- Poster
- Directed by: Mel England Janice Markham
- Written by: Mel England Janice Markham
- Produced by: Gideon Markham Anthony Wandell Jill Rothman Lucas Kamp Kassi Crews Paul Burchett
- Starring: Mel England; Janice Markham;
- Cinematography: Gideon Markham
- Edited by: Cindy Parisotto
- Release date: March 18, 2016 (Los Angeles);
- Running time: 90 minutes
- Country: United States
- Language: English

= Ron and Laura Take Back America =

Ron and Laura Take Back America is a 2016 American mockumentary film written by, directed by and starring Mel England and Janice Markham.

==Cast==
- Mel England as Ron
- Janice Markham as Laura
- Irene Bedard as Mrs. Alma
- Jim J. Bullock as Bob Zackie
- Sally Kirkland as Sally

==Release==
The film was released in Los Angeles and New York City on March 18, 2016 and March 25, 2016 respectively.

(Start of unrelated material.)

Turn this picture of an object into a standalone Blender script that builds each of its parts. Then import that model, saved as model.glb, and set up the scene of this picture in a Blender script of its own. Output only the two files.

It was initially going to premiere in Los Angeles on March 9, 2016. Then it was released on VOD on November 1, 2016.

==Reception==
Frank Scheck of The Hollywood Reporter gave the film a negative review and wrote, “Aiming for but failing to achieve a Christopher Guest level of spoofery, Ron and Laura Take Back America lives up to George S. Kaufman’s quip that satire is what closes on Saturday night.”

Nick Schager of The Village Voice also gave the film a negative review and wrote, “There’s only one joke here — GOP voters are bigoted, Stars and Stripes–wearing clowns — and it’s handled with the sort of blunt, bludgeoning mean-spiritedness that it slams them for peddling.”